Logo, para além do problema da constitucionalidade do diploma municipal, existe um conflito interfederativo de leis: a federal, a criar e regulamentar a profissão dos "guardadores"; a municipal, a proibir e criminalizar tal atividade. Assim e paradoxalmente, a lei positivada no regime militar tentou criar uma profissão e regulamentá-la; enquanto que a atual busca consolidar o juízo de que se é "flanelinha", trata-se de um criminoso. Porém, esta constatação é quase tão absurda quanto a de que o legislador brasileiro vem, há mais de 35 anos, se preocupando com isso.

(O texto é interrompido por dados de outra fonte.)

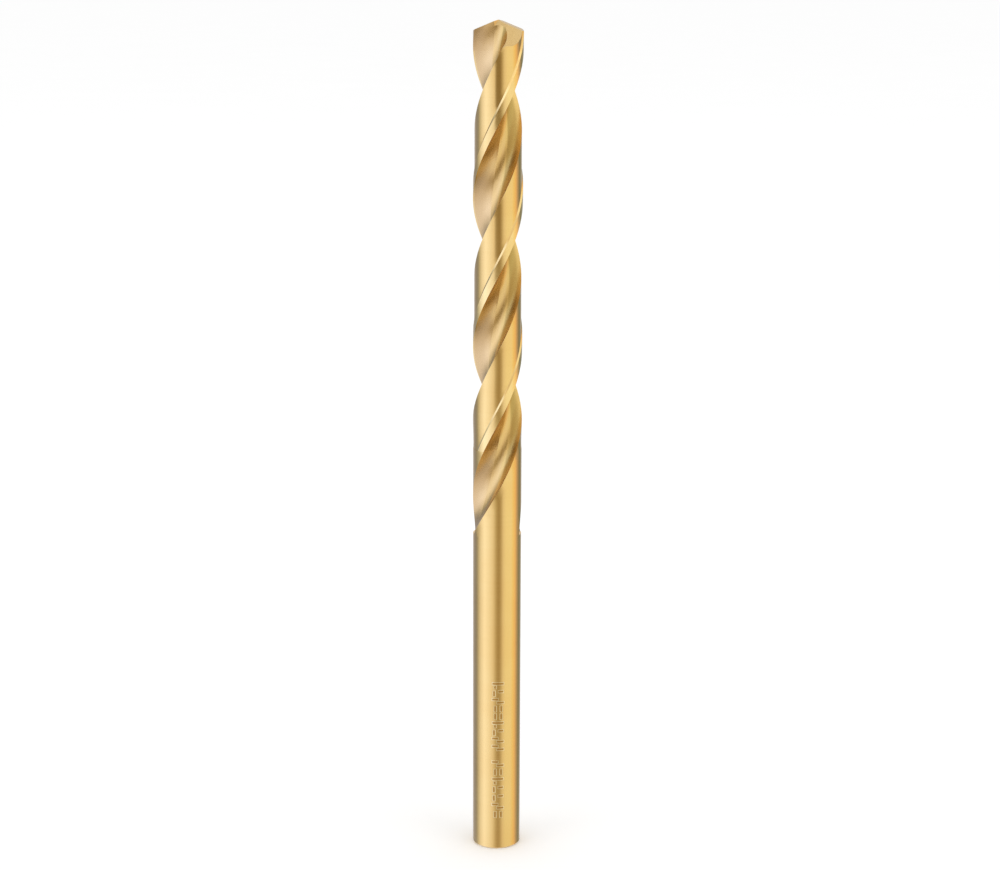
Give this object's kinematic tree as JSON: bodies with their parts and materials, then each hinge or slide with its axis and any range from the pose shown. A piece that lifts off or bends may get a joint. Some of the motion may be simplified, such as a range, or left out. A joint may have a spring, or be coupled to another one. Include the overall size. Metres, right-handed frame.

Afinal de contas, todos estes diplomas seguiram a tramitação normal das leis: proposta, análise e pareceres, debates, votação e aprovação no legislativo, para posterior sanção do executivo. Custam o tempo dos legisladores (e de seus assessores) e dinheiro dos contribuintes. Tempo e dinheiro gastos não para implementar políticas públicas de inserção social, que porventura buscassem resolver o problema (se é que ele existe), mas, sim, para burocratizar e controlar uma atividade, no caso federal, ou penalizá-la, no caso municipal. O que permite a seguinte reflexão: será que tais leis servem para alguma coisa? Ou melhor: será que as leis, por si sós, solucionam a questão? A experiência demonstra que não: afinal, desde 1975 existe a profissão regulamentada – que, ao que se infere pela edição das recentes leis criminalizadoras, nada resolveu.

Seria por demais ingênuo, portanto, supor que basta a edição de leis para resolver qualquer problema social. Talvez editar leis seja mais fácil do que efetuar levantamentos, pesquisar as causas dos eventuais problemas e propor políticas públicas emancipatórias – sempre de longo prazo. Mas fato é que o Direito, felizmente, não faz mágicas. Necessário se faz muito mais do que a mera promulgação de leis: é o que se espera dos poderes constituídos.